**Exercise details:**
Spot each line that carries the word "this"; copy those lines.

* BEGIN Input records *

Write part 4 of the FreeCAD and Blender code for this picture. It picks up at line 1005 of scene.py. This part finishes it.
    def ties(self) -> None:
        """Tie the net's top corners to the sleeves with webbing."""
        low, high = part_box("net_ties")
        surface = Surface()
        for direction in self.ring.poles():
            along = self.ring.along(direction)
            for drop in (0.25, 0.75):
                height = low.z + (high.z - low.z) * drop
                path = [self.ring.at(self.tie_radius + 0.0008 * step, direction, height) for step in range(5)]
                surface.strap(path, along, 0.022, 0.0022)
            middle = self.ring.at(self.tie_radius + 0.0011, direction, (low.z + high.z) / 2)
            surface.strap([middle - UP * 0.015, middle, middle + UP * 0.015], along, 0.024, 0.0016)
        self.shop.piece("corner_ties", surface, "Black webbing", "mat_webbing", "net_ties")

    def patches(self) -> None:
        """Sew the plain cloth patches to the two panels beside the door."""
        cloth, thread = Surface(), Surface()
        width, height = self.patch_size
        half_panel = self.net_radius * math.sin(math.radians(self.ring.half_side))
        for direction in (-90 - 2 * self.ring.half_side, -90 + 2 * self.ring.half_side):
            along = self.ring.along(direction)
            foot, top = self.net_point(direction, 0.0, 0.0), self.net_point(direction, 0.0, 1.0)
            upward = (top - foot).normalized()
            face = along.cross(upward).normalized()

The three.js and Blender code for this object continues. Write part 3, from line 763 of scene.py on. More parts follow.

* END Input records *

**Task result:**
Write part 4 of the FreeCAD and Blender code for this picture. It picks up at line 1005 of scene.py. This part finishes it.
The three.js and Blender code for this object continues. Write part 3, from line 763 of scene.py on. More parts follow.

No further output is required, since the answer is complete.